AIM OF THE TASK - The lines to return are those from the one containing "Line((lip_inside, lip_height), (rim_radius, lip_height))" down to the one containing "obj.parent = empty", inclusive; return them exactly and nothing else.
begin INPUT ROWS
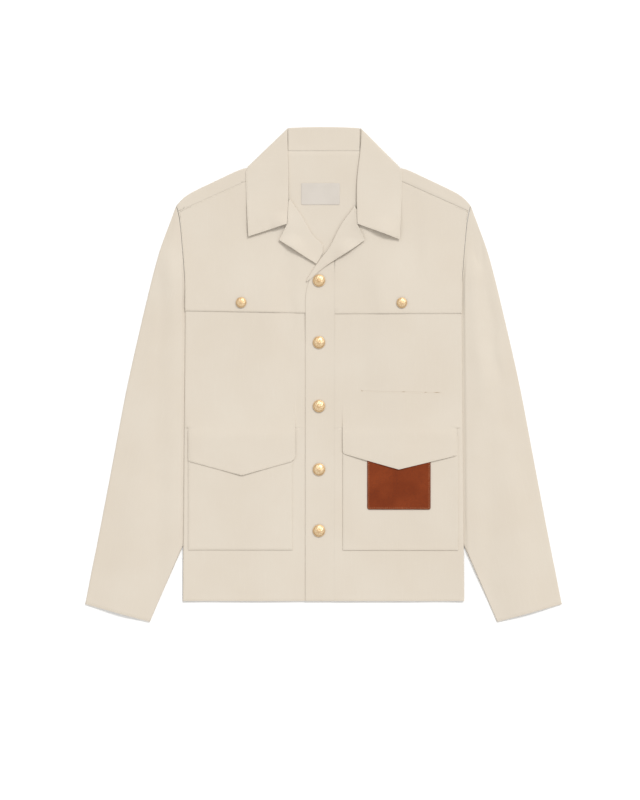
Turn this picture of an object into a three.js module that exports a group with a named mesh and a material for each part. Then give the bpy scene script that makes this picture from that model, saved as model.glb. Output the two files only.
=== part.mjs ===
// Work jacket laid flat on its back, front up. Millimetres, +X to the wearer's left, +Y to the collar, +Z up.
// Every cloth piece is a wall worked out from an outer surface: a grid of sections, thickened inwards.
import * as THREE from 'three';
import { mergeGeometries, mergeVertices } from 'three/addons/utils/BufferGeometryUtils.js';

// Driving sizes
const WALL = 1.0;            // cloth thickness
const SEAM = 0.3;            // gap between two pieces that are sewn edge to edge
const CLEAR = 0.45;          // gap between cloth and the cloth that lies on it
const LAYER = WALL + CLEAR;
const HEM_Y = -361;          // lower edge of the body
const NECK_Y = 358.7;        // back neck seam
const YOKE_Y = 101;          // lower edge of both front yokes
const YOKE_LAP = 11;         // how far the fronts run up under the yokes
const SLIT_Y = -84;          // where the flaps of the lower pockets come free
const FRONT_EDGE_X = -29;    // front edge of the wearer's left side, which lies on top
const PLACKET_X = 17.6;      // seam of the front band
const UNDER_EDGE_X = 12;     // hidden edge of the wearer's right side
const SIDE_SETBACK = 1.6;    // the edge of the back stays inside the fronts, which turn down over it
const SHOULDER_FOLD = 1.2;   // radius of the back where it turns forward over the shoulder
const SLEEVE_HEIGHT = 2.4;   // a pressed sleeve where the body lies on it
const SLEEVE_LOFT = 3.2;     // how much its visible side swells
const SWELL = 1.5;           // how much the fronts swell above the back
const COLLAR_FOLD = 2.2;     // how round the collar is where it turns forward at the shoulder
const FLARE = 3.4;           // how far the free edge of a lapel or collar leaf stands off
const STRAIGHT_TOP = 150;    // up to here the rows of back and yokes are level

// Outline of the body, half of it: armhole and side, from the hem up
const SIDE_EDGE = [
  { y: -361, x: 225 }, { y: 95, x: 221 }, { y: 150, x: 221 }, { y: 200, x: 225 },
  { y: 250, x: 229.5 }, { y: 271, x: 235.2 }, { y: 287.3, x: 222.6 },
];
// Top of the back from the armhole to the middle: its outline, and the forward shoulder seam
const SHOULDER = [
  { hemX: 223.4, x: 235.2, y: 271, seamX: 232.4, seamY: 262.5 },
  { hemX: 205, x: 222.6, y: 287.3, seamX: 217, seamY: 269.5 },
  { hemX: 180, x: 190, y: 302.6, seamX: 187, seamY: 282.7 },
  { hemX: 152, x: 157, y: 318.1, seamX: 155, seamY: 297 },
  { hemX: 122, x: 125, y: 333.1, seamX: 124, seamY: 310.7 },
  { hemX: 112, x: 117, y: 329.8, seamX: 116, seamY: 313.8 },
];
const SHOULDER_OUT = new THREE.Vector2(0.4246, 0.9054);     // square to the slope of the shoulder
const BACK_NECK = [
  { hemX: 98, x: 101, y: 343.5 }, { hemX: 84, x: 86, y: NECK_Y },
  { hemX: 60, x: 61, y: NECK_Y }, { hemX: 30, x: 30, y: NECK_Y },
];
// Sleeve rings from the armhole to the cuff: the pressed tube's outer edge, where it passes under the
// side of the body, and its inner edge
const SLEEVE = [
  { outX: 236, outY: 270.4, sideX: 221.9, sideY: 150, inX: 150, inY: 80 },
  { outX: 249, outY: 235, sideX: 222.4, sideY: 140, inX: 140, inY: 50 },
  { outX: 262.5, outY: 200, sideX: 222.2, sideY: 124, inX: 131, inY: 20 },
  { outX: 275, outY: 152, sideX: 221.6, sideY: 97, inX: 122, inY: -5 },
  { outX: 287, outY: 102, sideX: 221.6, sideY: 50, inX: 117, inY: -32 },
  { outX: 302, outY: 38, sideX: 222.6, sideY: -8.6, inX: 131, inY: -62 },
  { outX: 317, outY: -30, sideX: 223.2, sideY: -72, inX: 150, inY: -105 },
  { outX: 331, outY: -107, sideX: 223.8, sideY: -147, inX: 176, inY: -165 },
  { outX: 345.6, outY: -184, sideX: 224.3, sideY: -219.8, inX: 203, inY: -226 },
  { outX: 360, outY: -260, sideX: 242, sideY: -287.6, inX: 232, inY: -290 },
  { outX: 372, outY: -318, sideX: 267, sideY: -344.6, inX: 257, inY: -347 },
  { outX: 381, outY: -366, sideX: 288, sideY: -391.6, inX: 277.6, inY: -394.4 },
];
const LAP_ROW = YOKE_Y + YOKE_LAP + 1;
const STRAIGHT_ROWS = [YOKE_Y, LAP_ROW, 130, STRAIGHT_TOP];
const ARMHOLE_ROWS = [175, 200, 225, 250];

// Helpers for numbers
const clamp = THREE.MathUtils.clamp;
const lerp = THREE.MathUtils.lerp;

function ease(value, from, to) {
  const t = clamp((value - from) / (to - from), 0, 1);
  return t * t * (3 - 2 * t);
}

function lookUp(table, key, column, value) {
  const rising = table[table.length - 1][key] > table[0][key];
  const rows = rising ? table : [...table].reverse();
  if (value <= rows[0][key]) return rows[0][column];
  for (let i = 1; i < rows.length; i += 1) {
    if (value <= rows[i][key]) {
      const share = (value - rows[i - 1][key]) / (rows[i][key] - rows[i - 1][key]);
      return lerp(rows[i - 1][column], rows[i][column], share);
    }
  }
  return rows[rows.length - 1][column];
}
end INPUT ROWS
begin INPUT ROWS
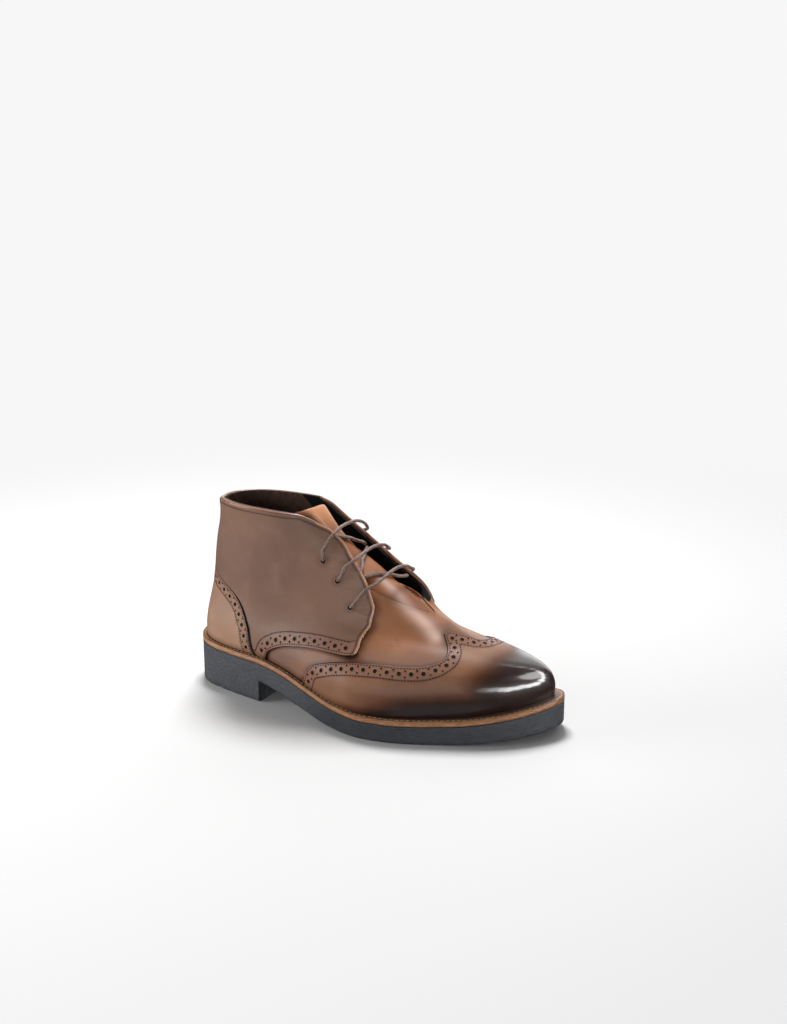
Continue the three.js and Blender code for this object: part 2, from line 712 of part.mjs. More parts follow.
end INPUT ROWS
begin INPUT ROWS
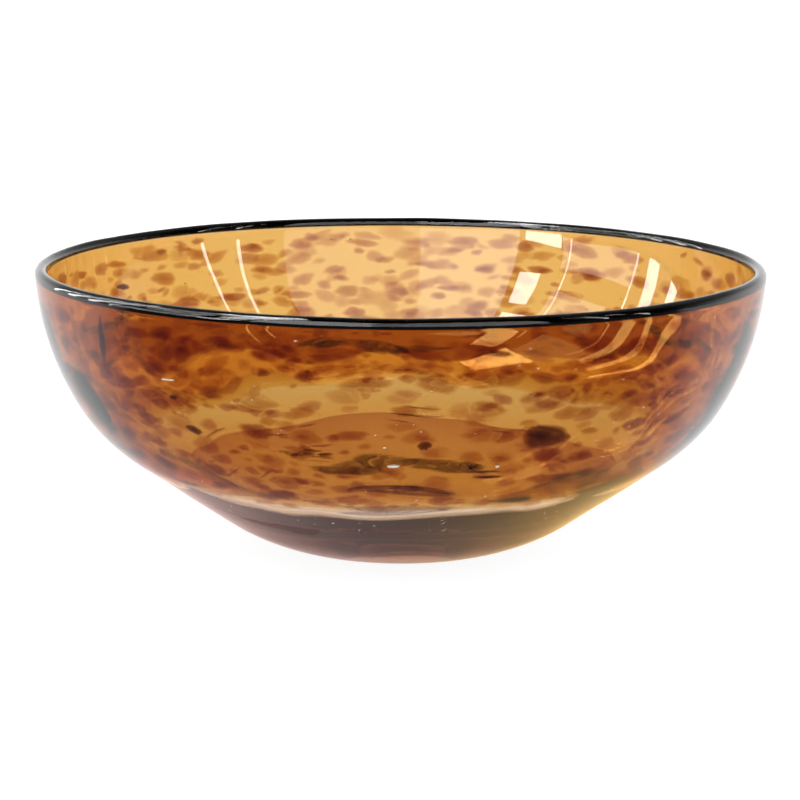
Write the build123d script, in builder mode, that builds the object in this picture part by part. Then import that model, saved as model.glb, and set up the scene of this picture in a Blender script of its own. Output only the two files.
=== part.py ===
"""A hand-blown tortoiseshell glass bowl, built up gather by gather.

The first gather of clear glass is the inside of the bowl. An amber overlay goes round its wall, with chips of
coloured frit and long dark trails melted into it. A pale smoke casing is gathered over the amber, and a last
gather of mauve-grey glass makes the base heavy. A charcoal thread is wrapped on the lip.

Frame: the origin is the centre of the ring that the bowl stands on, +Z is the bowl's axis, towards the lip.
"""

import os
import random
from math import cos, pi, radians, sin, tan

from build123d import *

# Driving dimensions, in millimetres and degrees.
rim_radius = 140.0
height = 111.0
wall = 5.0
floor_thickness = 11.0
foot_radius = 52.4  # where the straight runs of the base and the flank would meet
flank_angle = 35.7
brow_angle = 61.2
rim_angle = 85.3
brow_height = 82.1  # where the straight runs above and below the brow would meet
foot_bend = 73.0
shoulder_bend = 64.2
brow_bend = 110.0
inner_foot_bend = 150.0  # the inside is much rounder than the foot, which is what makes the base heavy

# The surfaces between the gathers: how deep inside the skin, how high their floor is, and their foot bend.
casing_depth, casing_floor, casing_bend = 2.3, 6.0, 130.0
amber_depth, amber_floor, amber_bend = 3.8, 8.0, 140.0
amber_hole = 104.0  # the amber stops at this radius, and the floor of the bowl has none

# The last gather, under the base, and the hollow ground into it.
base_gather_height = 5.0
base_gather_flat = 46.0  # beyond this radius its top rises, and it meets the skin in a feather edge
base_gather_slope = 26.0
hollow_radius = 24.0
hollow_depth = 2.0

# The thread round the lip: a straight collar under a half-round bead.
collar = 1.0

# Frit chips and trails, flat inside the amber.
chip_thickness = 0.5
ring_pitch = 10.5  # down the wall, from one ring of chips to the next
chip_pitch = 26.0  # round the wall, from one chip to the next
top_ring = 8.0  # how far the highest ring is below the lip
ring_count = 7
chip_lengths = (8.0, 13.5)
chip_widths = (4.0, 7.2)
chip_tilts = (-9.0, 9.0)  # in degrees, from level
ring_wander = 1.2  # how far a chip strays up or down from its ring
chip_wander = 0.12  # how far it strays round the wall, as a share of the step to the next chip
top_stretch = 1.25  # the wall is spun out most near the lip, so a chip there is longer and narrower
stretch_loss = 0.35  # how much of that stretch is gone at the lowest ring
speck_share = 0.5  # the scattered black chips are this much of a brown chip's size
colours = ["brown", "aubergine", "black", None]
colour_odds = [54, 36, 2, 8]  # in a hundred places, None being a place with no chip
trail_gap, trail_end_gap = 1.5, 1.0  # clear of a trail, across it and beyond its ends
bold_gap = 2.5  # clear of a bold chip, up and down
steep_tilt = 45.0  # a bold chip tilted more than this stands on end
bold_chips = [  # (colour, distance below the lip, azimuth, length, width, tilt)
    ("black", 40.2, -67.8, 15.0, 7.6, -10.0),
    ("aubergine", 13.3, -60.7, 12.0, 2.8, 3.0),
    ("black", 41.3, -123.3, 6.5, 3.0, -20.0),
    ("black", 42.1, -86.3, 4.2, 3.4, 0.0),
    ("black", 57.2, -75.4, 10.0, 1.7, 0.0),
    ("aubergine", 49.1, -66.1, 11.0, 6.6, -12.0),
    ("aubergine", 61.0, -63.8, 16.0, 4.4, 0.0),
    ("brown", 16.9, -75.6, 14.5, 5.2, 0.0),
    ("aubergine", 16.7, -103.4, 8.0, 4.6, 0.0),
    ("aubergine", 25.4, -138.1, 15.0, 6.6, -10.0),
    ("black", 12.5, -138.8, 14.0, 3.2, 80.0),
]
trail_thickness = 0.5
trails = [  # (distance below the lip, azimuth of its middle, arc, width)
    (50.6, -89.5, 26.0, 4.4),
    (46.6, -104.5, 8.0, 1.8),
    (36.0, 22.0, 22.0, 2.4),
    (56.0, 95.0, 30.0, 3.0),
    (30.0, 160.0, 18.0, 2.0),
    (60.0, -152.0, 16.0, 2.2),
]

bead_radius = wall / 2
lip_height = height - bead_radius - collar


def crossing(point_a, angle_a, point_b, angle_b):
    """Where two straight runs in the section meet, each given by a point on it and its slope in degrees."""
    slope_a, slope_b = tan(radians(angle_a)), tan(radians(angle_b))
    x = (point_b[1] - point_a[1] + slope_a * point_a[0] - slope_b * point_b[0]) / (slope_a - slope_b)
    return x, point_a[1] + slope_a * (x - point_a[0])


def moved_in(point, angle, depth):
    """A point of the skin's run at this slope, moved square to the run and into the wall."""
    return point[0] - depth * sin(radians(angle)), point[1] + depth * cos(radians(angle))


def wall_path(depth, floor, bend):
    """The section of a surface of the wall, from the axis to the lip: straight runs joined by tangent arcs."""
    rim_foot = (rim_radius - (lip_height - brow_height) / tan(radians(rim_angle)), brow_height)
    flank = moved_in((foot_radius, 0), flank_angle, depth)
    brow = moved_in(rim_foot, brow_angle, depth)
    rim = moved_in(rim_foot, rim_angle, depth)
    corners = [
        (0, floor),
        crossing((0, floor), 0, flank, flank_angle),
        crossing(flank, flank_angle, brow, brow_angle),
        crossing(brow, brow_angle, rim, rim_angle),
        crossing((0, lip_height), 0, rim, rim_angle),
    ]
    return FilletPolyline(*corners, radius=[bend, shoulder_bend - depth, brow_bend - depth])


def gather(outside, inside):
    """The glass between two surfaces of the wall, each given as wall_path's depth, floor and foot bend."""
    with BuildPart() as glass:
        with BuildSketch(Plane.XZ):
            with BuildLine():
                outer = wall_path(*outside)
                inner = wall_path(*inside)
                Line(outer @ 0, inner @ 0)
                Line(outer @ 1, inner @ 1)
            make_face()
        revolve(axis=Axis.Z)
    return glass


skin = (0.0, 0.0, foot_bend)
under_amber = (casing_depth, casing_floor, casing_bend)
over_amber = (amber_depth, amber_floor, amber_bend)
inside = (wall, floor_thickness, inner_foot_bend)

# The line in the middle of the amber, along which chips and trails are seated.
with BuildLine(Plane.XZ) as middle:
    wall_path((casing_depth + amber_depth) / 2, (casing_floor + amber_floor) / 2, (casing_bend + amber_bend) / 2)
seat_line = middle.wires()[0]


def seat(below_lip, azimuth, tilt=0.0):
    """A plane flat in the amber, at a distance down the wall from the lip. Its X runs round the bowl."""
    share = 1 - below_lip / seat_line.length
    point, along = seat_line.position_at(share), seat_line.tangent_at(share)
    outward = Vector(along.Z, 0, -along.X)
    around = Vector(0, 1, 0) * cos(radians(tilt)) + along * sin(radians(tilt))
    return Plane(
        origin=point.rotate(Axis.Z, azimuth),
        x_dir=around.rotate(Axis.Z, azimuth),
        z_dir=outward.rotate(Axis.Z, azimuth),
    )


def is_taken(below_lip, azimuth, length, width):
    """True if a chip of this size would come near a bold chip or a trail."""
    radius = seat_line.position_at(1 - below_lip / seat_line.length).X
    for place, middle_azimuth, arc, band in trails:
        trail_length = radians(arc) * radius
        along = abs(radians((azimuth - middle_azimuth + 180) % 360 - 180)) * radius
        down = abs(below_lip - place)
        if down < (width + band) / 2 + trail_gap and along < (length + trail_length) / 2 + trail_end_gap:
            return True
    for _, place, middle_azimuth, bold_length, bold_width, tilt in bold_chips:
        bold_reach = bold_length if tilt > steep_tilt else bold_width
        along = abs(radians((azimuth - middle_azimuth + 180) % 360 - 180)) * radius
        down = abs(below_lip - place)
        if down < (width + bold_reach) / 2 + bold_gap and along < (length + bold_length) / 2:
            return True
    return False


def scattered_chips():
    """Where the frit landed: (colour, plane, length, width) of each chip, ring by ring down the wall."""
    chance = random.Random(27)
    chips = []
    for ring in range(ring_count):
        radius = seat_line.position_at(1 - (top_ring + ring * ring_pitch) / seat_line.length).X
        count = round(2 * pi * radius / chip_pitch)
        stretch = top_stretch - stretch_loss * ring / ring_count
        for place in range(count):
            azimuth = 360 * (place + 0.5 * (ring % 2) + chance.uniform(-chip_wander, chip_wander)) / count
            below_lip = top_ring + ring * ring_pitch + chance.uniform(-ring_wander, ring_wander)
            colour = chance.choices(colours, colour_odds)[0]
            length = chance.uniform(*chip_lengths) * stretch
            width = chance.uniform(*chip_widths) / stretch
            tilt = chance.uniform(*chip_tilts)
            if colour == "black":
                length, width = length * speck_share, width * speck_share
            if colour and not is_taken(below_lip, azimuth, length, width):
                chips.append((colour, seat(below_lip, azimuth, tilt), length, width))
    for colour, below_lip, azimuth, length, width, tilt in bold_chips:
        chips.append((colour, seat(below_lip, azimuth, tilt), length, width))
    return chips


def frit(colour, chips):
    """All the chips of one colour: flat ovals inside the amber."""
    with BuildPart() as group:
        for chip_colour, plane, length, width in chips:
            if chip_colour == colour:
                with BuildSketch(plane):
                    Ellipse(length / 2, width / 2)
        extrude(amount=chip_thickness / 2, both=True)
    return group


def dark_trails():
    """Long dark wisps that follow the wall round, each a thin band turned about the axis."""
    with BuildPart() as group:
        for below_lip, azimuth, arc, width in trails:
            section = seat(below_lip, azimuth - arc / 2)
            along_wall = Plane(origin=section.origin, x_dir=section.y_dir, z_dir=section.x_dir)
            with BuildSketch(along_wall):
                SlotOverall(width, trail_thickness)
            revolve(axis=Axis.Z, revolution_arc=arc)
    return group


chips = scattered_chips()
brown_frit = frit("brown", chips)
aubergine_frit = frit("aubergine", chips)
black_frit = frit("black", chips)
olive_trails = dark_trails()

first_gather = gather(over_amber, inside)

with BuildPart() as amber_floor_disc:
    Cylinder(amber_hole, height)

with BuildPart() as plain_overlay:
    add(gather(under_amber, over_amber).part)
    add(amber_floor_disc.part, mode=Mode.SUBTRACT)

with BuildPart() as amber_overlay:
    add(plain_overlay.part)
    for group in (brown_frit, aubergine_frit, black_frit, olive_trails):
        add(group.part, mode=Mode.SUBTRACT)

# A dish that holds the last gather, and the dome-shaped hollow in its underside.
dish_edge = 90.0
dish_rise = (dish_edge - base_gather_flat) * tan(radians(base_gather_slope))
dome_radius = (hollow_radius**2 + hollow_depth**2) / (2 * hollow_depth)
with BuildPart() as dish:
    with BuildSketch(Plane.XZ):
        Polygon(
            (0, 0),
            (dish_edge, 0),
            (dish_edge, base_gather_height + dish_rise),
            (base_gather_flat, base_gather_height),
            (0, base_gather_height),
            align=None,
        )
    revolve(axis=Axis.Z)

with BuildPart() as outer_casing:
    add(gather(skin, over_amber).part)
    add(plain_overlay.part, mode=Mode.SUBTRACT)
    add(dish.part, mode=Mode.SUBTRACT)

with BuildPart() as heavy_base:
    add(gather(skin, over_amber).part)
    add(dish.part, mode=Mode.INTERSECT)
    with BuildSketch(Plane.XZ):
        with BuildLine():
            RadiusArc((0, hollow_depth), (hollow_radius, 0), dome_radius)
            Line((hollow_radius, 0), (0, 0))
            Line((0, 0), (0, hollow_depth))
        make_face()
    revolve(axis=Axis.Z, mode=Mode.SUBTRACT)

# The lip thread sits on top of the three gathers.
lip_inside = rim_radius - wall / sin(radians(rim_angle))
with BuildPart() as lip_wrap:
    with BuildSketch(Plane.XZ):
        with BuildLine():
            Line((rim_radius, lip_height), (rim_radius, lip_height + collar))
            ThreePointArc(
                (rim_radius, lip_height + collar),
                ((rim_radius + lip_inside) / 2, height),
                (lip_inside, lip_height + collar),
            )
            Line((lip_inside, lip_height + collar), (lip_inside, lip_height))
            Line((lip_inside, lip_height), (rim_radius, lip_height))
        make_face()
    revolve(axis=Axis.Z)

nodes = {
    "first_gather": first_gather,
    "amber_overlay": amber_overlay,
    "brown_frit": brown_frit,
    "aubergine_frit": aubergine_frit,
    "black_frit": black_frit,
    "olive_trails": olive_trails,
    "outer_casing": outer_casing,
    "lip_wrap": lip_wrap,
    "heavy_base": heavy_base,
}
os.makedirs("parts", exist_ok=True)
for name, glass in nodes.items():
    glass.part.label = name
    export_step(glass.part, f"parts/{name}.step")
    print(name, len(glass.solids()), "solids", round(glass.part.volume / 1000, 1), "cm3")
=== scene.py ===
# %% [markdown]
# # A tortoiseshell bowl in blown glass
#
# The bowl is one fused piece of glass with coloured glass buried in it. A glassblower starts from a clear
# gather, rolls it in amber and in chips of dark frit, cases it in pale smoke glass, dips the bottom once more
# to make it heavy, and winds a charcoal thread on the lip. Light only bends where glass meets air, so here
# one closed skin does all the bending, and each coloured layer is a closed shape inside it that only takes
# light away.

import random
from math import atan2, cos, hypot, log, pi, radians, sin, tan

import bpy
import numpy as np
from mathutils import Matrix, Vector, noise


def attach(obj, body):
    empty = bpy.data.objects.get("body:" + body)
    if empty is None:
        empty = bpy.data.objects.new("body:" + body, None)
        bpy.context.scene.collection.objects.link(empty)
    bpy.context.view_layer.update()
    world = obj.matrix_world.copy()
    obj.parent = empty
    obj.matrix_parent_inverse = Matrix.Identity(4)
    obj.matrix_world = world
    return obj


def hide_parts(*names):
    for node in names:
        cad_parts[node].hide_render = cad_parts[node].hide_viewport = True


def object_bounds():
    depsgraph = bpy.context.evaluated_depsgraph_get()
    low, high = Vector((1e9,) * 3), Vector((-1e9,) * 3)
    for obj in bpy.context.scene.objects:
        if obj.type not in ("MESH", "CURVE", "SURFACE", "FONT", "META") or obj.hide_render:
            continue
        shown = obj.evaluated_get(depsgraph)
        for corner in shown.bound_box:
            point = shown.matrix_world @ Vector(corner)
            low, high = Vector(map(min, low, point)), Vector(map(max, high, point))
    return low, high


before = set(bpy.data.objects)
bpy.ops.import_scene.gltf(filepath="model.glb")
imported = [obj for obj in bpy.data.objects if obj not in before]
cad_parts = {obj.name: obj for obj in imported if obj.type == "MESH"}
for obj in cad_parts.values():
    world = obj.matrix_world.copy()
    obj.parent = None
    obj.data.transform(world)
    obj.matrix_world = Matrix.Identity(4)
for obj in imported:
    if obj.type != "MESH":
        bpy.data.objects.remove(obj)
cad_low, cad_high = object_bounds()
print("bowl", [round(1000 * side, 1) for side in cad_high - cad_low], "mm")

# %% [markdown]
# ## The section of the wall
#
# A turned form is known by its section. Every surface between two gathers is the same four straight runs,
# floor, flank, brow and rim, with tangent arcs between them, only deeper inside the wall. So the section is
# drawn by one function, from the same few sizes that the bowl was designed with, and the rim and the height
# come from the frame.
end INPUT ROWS
EXERCISE SOLUTION -
            Line((lip_inside, lip_height), (rim_radius, lip_height))
        make_face()
    revolve(axis=Axis.Z)

nodes = {
    "first_gather": first_gather,
    "amber_overlay": amber_overlay,
    "brown_frit": brown_frit,
    "aubergine_frit": aubergine_frit,
    "black_frit": black_frit,
    "olive_trails": olive_trails,
    "outer_casing": outer_casing,
    "lip_wrap": lip_wrap,
    "heavy_base": heavy_base,
}
os.makedirs("parts", exist_ok=True)
for name, glass in nodes.items():
    glass.part.label = name
    export_step(glass.part, f"parts/{name}.step")
    print(name, len(glass.solids()), "solids", round(glass.part.volume / 1000, 1), "cm3")
=== scene.py ===
# %% [markdown]
# # A tortoiseshell bowl in blown glass
#
# The bowl is one fused piece of glass with coloured glass buried in it. A glassblower starts from a clear
# gather, rolls it in amber and in chips of dark frit, cases it in pale smoke glass, dips the bottom once more
# to make it heavy, and winds a charcoal thread on the lip. Light only bends where glass meets air, so here
# one closed skin does all the bending, and each coloured layer is a closed shape inside it that only takes
# light away.

import random
from math import atan2, cos, hypot, log, pi, radians, sin, tan

import bpy
import numpy as np
from mathutils import Matrix, Vector, noise


def attach(obj, body):
    empty = bpy.data.objects.get("body:" + body)
    if empty is None:
        empty = bpy.data.objects.new("body:" + body, None)
        bpy.context.scene.collection.objects.link(empty)
    bpy.context.view_layer.update()
    world = obj.matrix_world.copy()
    obj.parent = empty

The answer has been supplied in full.